(Task prompt) List each line of the data that holds the string "code", please.

(Task inputs)

--- start ---

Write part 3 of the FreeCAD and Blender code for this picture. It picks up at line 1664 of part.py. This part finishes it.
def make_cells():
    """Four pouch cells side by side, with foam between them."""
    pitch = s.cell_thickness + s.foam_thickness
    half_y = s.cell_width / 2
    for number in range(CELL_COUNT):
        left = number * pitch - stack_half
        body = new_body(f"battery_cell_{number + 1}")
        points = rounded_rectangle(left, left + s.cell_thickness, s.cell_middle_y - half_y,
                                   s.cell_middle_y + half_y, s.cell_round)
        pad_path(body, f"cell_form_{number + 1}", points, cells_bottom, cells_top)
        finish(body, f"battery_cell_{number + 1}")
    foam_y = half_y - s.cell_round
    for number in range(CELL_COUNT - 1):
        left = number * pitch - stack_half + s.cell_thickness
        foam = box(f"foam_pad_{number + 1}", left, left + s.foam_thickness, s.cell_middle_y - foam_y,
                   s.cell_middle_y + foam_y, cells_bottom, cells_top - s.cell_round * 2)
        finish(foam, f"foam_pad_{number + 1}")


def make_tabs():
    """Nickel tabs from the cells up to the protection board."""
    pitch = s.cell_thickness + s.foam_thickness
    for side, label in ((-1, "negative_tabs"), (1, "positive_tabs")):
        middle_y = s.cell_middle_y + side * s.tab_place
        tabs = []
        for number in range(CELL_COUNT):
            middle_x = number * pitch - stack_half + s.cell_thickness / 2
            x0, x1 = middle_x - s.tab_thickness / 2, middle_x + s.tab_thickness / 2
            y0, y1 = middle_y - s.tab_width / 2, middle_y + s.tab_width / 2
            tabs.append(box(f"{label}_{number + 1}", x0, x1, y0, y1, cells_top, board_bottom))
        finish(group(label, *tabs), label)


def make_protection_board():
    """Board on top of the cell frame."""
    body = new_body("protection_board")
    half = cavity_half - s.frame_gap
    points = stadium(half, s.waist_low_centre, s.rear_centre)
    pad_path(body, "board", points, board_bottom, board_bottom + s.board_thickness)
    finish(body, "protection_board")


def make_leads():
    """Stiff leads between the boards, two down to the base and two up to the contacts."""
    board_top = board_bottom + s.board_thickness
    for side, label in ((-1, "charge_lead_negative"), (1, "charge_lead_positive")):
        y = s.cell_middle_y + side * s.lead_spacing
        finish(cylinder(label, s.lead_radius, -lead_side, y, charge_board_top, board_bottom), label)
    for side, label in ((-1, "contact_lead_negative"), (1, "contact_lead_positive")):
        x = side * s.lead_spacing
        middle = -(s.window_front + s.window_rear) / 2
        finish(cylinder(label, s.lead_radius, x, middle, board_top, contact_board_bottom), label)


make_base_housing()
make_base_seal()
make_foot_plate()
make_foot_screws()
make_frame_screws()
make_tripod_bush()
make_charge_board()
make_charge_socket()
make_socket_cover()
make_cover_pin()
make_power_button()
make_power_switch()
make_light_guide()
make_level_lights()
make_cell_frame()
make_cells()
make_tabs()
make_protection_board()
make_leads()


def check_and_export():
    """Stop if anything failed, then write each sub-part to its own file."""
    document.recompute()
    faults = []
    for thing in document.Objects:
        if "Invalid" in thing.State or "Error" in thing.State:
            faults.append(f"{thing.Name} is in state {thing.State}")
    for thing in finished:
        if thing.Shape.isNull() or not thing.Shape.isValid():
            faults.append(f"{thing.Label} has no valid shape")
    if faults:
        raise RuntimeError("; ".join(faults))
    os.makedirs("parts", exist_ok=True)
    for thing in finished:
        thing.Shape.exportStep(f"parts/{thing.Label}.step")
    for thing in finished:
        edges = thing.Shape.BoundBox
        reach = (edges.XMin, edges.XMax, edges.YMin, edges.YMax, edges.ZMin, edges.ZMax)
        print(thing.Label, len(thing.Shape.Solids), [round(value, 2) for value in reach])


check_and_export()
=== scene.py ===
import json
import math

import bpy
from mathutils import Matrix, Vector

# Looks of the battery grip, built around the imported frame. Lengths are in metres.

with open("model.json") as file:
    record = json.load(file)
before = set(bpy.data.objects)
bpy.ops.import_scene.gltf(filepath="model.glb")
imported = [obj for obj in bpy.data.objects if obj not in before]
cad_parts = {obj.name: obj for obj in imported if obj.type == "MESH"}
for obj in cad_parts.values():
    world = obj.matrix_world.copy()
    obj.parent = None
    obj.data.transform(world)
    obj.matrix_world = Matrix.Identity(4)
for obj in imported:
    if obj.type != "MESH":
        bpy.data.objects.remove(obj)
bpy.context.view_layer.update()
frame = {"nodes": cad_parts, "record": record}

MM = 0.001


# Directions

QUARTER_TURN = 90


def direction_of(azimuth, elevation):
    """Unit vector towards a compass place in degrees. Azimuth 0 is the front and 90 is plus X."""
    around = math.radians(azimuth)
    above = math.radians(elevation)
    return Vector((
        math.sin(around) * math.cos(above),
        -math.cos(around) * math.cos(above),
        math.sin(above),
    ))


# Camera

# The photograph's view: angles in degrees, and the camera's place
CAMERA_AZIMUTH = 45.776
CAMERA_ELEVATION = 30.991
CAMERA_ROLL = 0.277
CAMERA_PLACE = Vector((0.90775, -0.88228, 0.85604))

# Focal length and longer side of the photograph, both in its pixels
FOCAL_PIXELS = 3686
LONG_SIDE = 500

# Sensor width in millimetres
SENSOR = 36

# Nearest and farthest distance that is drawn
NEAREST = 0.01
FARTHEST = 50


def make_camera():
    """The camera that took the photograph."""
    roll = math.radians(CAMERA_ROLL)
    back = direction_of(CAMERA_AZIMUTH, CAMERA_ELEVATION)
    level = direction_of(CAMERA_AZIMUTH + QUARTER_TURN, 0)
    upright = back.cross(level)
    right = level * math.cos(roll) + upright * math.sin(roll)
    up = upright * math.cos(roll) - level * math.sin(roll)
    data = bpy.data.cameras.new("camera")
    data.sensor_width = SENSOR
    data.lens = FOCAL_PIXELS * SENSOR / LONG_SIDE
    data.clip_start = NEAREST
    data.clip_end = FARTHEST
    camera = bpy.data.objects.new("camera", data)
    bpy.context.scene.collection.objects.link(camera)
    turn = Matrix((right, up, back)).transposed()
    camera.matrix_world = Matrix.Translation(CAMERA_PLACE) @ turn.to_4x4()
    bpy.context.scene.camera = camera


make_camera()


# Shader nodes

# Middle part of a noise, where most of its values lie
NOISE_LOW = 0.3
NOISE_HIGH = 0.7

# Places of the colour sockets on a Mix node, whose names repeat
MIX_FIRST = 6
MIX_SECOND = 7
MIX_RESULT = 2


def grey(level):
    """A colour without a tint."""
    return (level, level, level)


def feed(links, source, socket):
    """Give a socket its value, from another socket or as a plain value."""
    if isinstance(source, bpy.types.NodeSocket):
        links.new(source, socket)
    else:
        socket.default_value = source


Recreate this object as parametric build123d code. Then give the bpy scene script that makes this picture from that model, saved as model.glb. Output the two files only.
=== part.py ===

--- end ---

(Finished task)
Write part 3 of the FreeCAD and Blender code for this picture. It picks up at line 1664 of part.py. This part finishes it.
Recreate this object as parametric build123d code. Then give the bpy scene script that makes this picture from that model, saved as model.glb. Output the two files only.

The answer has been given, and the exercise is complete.